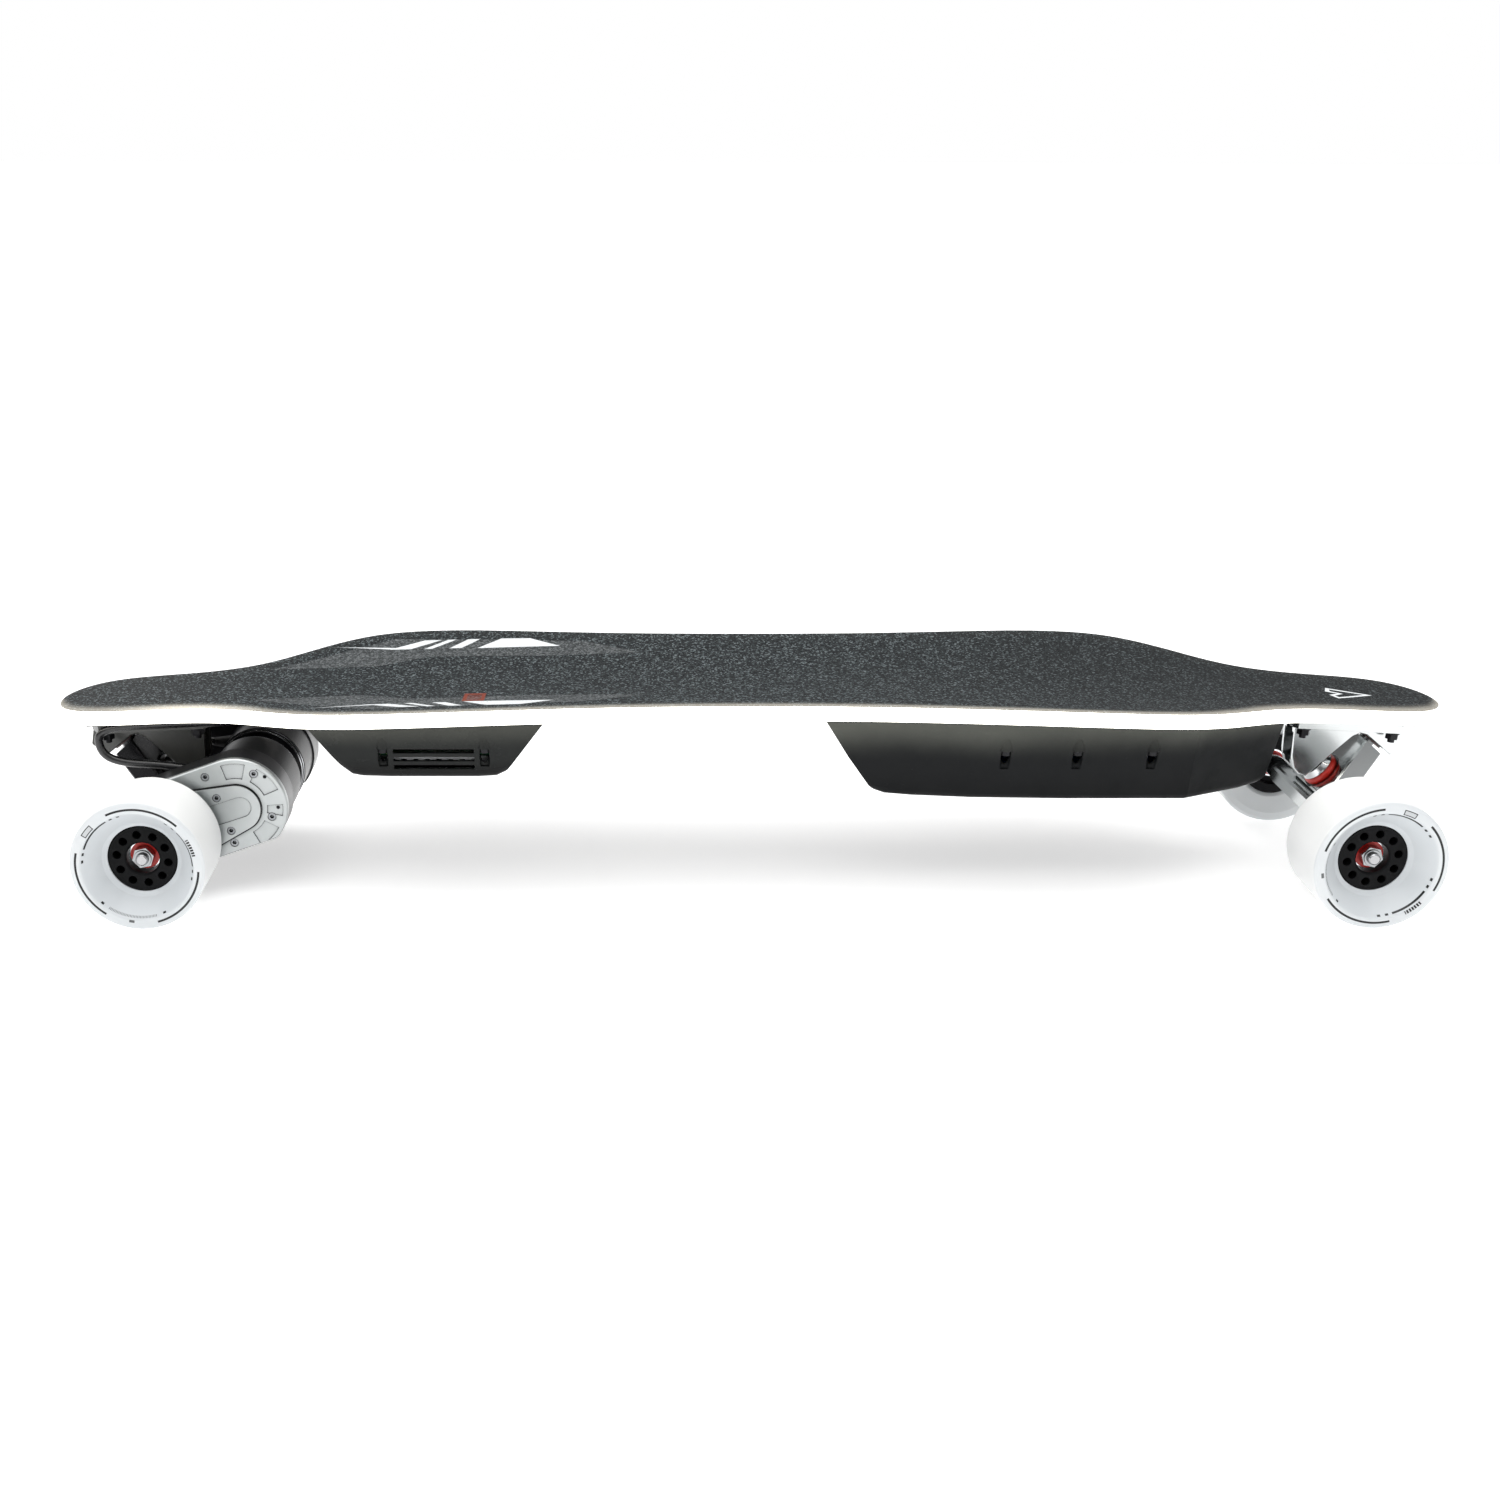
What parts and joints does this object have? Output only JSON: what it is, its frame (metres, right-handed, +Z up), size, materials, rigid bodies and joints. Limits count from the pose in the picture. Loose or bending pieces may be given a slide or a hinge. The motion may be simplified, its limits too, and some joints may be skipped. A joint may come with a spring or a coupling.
{
  "type": "electric skateboard",
  "caption": "Electric skateboard: waisted deck with a lit edge, battery and controller boxes below, steering trucks, geared rear hub drive and large cast wheels.",
  "frame": {"origin": "on the ground under the middle of the board", "axes": "+X to the nose, +Y to the left side, +Z up"},
  "size_m": [0.982, 0.2576, 0.1459],
  "materials": {
    "deck_lacquer": "satin black lacquer over laminated wood",
    "grip": "coarse sparkling grip surface",
    "light_guide": "milky translucent light guide, lit",
    "battery_shell": "satin moulded near-black",
    "controller_shell": "gloss moulded black",
    "gasket": "soft foam rubber",
    "screw_black": "black oxide",
    "cell_wrap": "satin, metal cans in shrink wrap",
    "circuit": "green solder mask",
    "satin_alloy": "satin",
    "polished_alloy": "polished",
    "black_alloy": "black anodised",
    "motor_black": "satin black",
    "steel": "turned",
    "chrome": "polished",
    "copper": "varnished copper windings",
    "black_rubber": "smooth",
    "red_urethane": "cast urethane",
    "white_urethane": "cast urethane with a printed face",
    "core_black": "moulded",
    "shield_red": "red bearing shields in steel rings",
    "gear_steel": "cut teeth",
    "button": "moulded"
  },
  "bodies": {
    "board": {"deck_core": "deck_lacquer", "grip_tape": "grip", "led_light_guide": "light_guide", "battery_enclosure": "battery_shell", "esc_enclosure": "controller_shell", "enclosure_gaskets": "gasket", "enclosure_screws": "screw_black", "battery_cells": "cell_wrap", "circuit_boards": "circuit", "controller_heat_sink": "satin_alloy", "power_cable": "black_rubber", "power_button_bezel": "chrome", "charge_socket": "chrome", "riser_pads": "black_rubber", "front_baseplate": "polished_alloy", "rear_baseplate": "black_alloy", "deck_bolts": "screw_black", "deck_nuts": "screw_black", "kingpins": "chrome", "kingpin_nuts": "chrome", "cup_washers": "chrome", "kingpin_bushings": "red_urethane", "pivot_bushings": "red_urethane", "motor_leads": "black_rubber", "lead_grommets": "black_rubber"},
    "power_button": {"power_button": "button"},
    "front_truck": {"front_hanger": "polished_alloy", "front_axle": "steel", "front_axle_nuts": "chrome", "front_axle_rings": "steel"},
    "rear_truck": {"rear_hanger": "black_alloy", "rear_axle": "steel", "rear_axle_nuts": "chrome", "rear_axle_rings": "steel", "gearbox_housings": "black_alloy", "gearbox_covers": "satin_alloy", "gearbox_screws": "chrome", "motor_cans": "motor_black", "motor_stators": "copper", "lead_glands": "black_rubber"},
    "front_left_wheel": {"front_left_tyre": "white_urethane", "front_left_core": "core_black", "front_left_bearings": "shield_red"},
    "front_right_wheel": {"front_right_tyre": "white_urethane", "front_right_core": "core_black", "front_right_bearings": "shield_red"},
    "rear_left_wheel": {"rear_left_tyre": "white_urethane", "rear_left_core": "core_black", "rear_left_bearings": "shield_red", "left_driven_gear": "gear_steel"},
    "rear_right_wheel": {"rear_right_tyre": "white_urethane", "rear_right_core": "core_black", "rear_right_bearings": "shield_red", "right_driven_gear": "gear_steel"},
    "left_idler": {"left_idler_gear": "gear_steel"},
    "left_rotor": {"left_pinion": "gear_steel", "left_motor_rotor": "gear_steel"},
    "right_idler": {"right_idler_gear": "gear_steel"},
    "right_rotor": {"right_pinion": "gear_steel", "right_motor_rotor": "gear_steel"}
  },
  "joints": [
    {"name": "front_steer", "type": "hinge", "parent": "board", "child": "front_truck", "pos_m": [0.42192, 0, 0.06364], "axis": [0.6587, 0, 0.7524], "range_deg": [-15, 15], "stiffness_Nm_per_rad": 40, "deforming": ["kingpin_bushings"]},
    {"name": "rear_steer", "type": "hinge", "parent": "board", "child": "rear_truck", "pos_m": [-0.42192, 0, 0.06364], "axis": [-0.6587, 0, 0.7524], "range_deg": [-15, 15], "stiffness_Nm_per_rad": 40, "deforming": ["motor_leads", "kingpin_bushings"]},
    {"name": "front_left_wheel_spin", "type": "hinge", "parent": "front_truck", "child": "front_left_wheel", "pos_m": [0.41225, 0.1016, 0.045], "axis": [0, 1, 0], "continuous": true},
    {"name": "front_right_wheel_spin", "type": "hinge", "parent": "front_truck", "child": "front_right_wheel", "pos_m": [0.41225, -0.1016, 0.045], "axis": [0, 1, 0], "continuous": true},
    {"name": "rear_left_wheel_spin", "type": "hinge", "parent": "rear_truck", "child": "rear_left_wheel", "pos_m": [-0.41225, 0.1016, 0.045], "axis": [0, 1, 0], "continuous": true},
    {"name": "rear_right_wheel_spin", "type": "hinge", "parent": "rear_truck", "child": "rear_right_wheel", "pos_m": [-0.41225, -0.1016, 0.045], "axis": [0, 1, 0], "continuous": true},
    {"name": "left_idler_spin", "type": "hinge", "parent": "rear_truck", "child": "left_idler", "pos_m": [-0.37553, 0.0555, 0.05815], "axis": [0, 1, 0], "continuous": true},
    {"name": "left_rotor_spin", "type": "hinge", "parent": "rear_truck", "child": "left_rotor", "pos_m": [-0.35435, 0.03, 0.06573], "axis": [0, 1, 0], "continuous": true},
    {"name": "right_idler_spin", "type": "hinge", "parent": "rear_truck", "child": "right_idler", "pos_m": [-0.37553, -0.0555, 0.05815], "axis": [0, 1, 0], "continuous": true},
    {"name": "right_rotor_spin", "type": "hinge", "parent": "rear_truck", "child": "right_rotor", "pos_m": [-0.35435, -0.03, 0.06573], "axis": [0, 1, 0], "continuous": true},
    {"name": "power_button_press", "type": "slide", "parent": "board", "child": "power_button", "axis": [0, -0.9635, 0.2678], "range_m": [0, 0.0015], "stiffness_N_per_m": 400, "springref_m": -0.001}
  ],
  "couplings": [
    {"joint": "left_idler_spin", "follows": "rear_left_wheel_spin", "ratio": -1.8889},
    {"joint": "left_rotor_spin", "follows": "rear_left_wheel_spin", "ratio": 2.8333},
    {"joint": "right_idler_spin", "follows": "rear_right_wheel_spin", "ratio": -1.8889},
    {"joint": "right_rotor_spin", "follows": "rear_right_wheel_spin", "ratio": 2.8333}
  ]
}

Requirements
Copy out the whole listing exactly; please set it all down.

Output
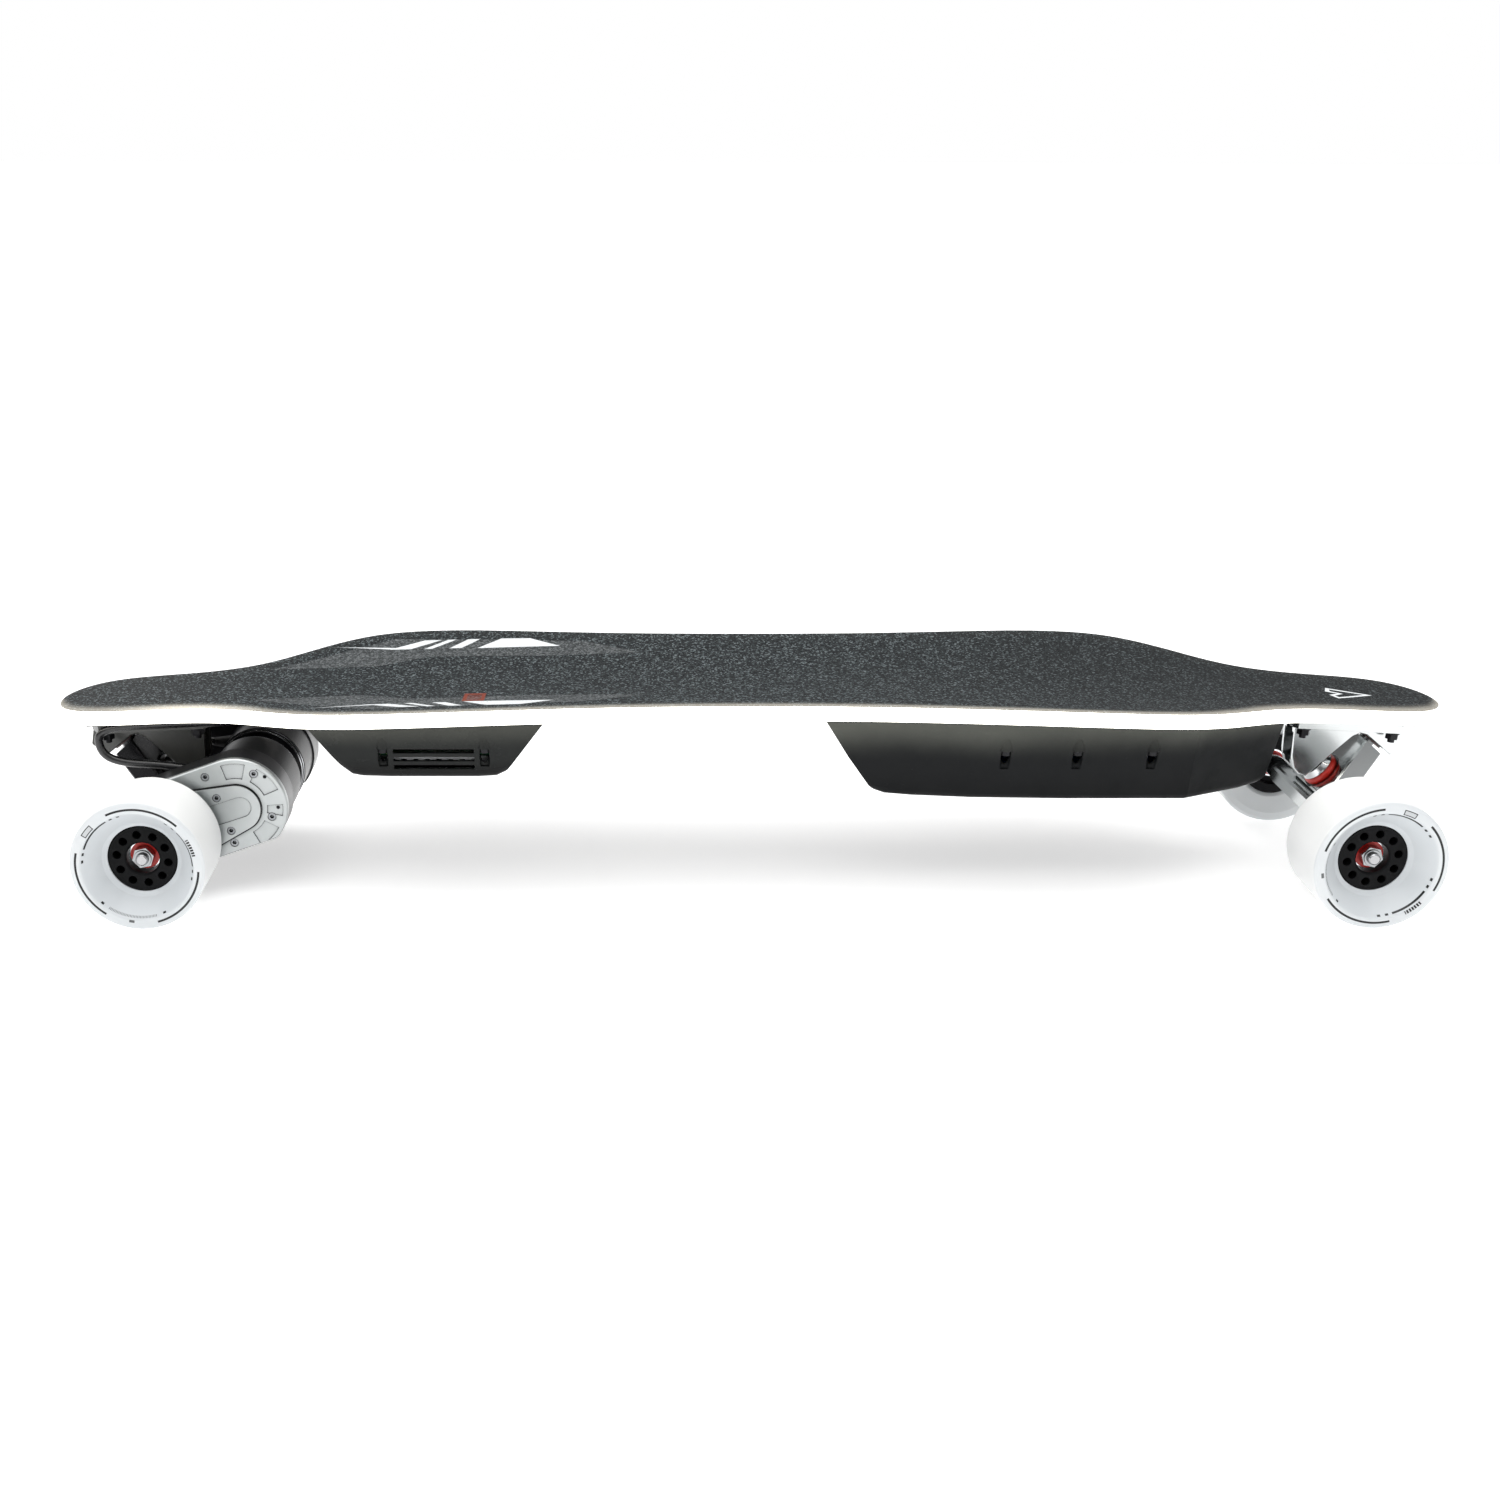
What parts and joints does this object have? Output only JSON: what it is, its frame (metres, right-handed, +Z up), size, materials, rigid bodies and joints. Limits count from the pose in the picture. Loose or bending pieces may be given a slide or a hinge. The motion may be simplified, its limits too, and some joints may be skipped. A joint may come with a spring or a coupling.
{
  "type": "electric skateboard",
  "caption": "Electric skateboard: waisted deck with a lit edge, battery and controller boxes below, steering trucks, geared rear hub drive and large cast wheels.",
  "frame": {"origin": "on the ground under the middle of the board", "axes": "+X to the nose, +Y to the left side, +Z up"},
  "size_m": [0.982, 0.2576, 0.1459],
  "materials": {
    "deck_lacquer": "satin black lacquer over laminated wood",
    "grip": "coarse sparkling grip surface",
    "light_guide": "milky translucent light guide, lit",
    "battery_shell": "satin moulded near-black",
    "controller_shell": "gloss moulded black",
    "gasket": "soft foam rubber",
    "screw_black": "black oxide",
    "cell_wrap": "satin, metal cans in shrink wrap",
    "circuit": "green solder mask",
    "satin_alloy": "satin",
    "polished_alloy": "polished",
    "black_alloy": "black anodised",
    "motor_black": "satin black",
    "steel": "turned",
    "chrome": "polished",
    "copper": "varnished copper windings",
    "black_rubber": "smooth",
    "red_urethane": "cast urethane",
    "white_urethane": "cast urethane with a printed face",
    "core_black": "moulded",
    "shield_red": "red bearing shields in steel rings",
    "gear_steel": "cut teeth",
    "button": "moulded"
  },
  "bodies": {
    "board": {"deck_core": "deck_lacquer", "grip_tape": "grip", "led_light_guide": "light_guide", "battery_enclosure": "battery_shell", "esc_enclosure": "controller_shell", "enclosure_gaskets": "gasket", "enclosure_screws": "screw_black", "battery_cells": "cell_wrap", "circuit_boards": "circuit", "controller_heat_sink": "satin_alloy", "power_cable": "black_rubber", "power_button_bezel": "chrome", "charge_socket": "chrome", "riser_pads": "black_rubber", "front_baseplate": "polished_alloy", "rear_baseplate": "black_alloy", "deck_bolts": "screw_black", "deck_nuts": "screw_black", "kingpins": "chrome", "kingpin_nuts": "chrome", "cup_washers": "chrome", "kingpin_bushings": "red_urethane", "pivot_bushings": "red_urethane", "motor_leads": "black_rubber", "lead_grommets": "black_rubber"},
    "power_button": {"power_button": "button"},
    "front_truck": {"front_hanger": "polished_alloy", "front_axle": "steel", "front_axle_nuts": "chrome", "front_axle_rings": "steel"},
    "rear_truck": {"rear_hanger": "black_alloy", "rear_axle": "steel", "rear_axle_nuts": "chrome", "rear_axle_rings": "steel", "gearbox_housings": "black_alloy", "gearbox_covers": "satin_alloy", "gearbox_screws": "chrome", "motor_cans": "motor_black", "motor_stators": "copper", "lead_glands": "black_rubber"},
    "front_left_wheel": {"front_left_tyre": "white_urethane", "front_left_core": "core_black", "front_left_bearings": "shield_red"},
    "front_right_wheel": {"front_right_tyre": "white_urethane", "front_right_core": "core_black", "front_right_bearings": "shield_red"},
    "rear_left_wheel": {"rear_left_tyre": "white_urethane", "rear_left_core": "core_black", "rear_left_bearings": "shield_red", "left_driven_gear": "gear_steel"},
    "rear_right_wheel": {"rear_right_tyre": "white_urethane", "rear_right_core": "core_black", "rear_right_bearings": "shield_red", "right_driven_gear": "gear_steel"},
    "left_idler": {"left_idler_gear": "gear_steel"},
    "left_rotor": {"left_pinion": "gear_steel", "left_motor_rotor": "gear_steel"},
    "right_idler": {"right_idler_gear": "gear_steel"},
    "right_rotor": {"right_pinion": "gear_steel", "right_motor_rotor": "gear_steel"}
  },
  "joints": [
    {"name": "front_steer", "type": "hinge", "parent": "board", "child": "front_truck", "pos_m": [0.42192, 0, 0.06364], "axis": [0.6587, 0, 0.7524], "range_deg": [-15, 15], "stiffness_Nm_per_rad": 40, "deforming": ["kingpin_bushings"]},
    {"name": "rear_steer", "type": "hinge", "parent": "board", "child": "rear_truck", "pos_m": [-0.42192, 0, 0.06364], "axis": [-0.6587, 0, 0.7524], "range_deg": [-15, 15], "stiffness_Nm_per_rad": 40, "deforming": ["motor_leads", "kingpin_bushings"]},
    {"name": "front_left_wheel_spin", "type": "hinge", "parent": "front_truck", "child": "front_left_wheel", "pos_m": [0.41225, 0.1016, 0.045], "axis": [0, 1, 0], "continuous": true},
    {"name": "front_right_wheel_spin", "type": "hinge", "parent": "front_truck", "child": "front_right_wheel", "pos_m": [0.41225, -0.1016, 0.045], "axis": [0, 1, 0], "continuous": true},
    {"name": "rear_left_wheel_spin", "type": "hinge", "parent": "rear_truck", "child": "rear_left_wheel", "pos_m": [-0.41225, 0.1016, 0.045], "axis": [0, 1, 0], "continuous": true},
    {"name": "rear_right_wheel_spin", "type": "hinge", "parent": "rear_truck", "child": "rear_right_wheel", "pos_m": [-0.41225, -0.1016, 0.045], "axis": [0, 1, 0], "continuous": true},
    {"name": "left_idler_spin", "type": "hinge", "parent": "rear_truck", "child": "left_idler", "pos_m": [-0.37553, 0.0555, 0.05815], "axis": [0, 1, 0], "continuous": true},
    {"name": "left_rotor_spin", "type": "hinge", "parent": "rear_truck", "child": "left_rotor", "pos_m": [-0.35435, 0.03, 0.06573], "axis": [0, 1, 0], "continuous": true},
    {"name": "right_idler_spin", "type": "hinge", "parent": "rear_truck", "child": "right_idler", "pos_m": [-0.37553, -0.0555, 0.05815], "axis": [0, 1, 0], "continuous": true},
    {"name": "right_rotor_spin", "type": "hinge", "parent": "rear_truck", "child": "right_rotor", "pos_m": [-0.35435, -0.03, 0.06573], "axis": [0, 1, 0], "continuous": true},
    {"name": "power_button_press", "type": "slide", "parent": "board", "child": "power_button", "axis": [0, -0.9635, 0.2678], "range_m": [0, 0.0015], "stiffness_N_per_m": 400, "springref_m": -0.001}
  ],
  "couplings": [
    {"joint": "left_idler_spin", "follows": "rear_left_wheel_spin", "ratio": -1.8889},
    {"joint": "left_rotor_spin", "follows": "rear_left_wheel_spin", "ratio": 2.8333},
    {"joint": "right_idler_spin", "follows": "rear_right_wheel_spin", "ratio": -1.8889},
    {"joint": "right_rotor_spin", "follows": "rear_right_wheel_spin", "ratio": 2.8333}
  ]
}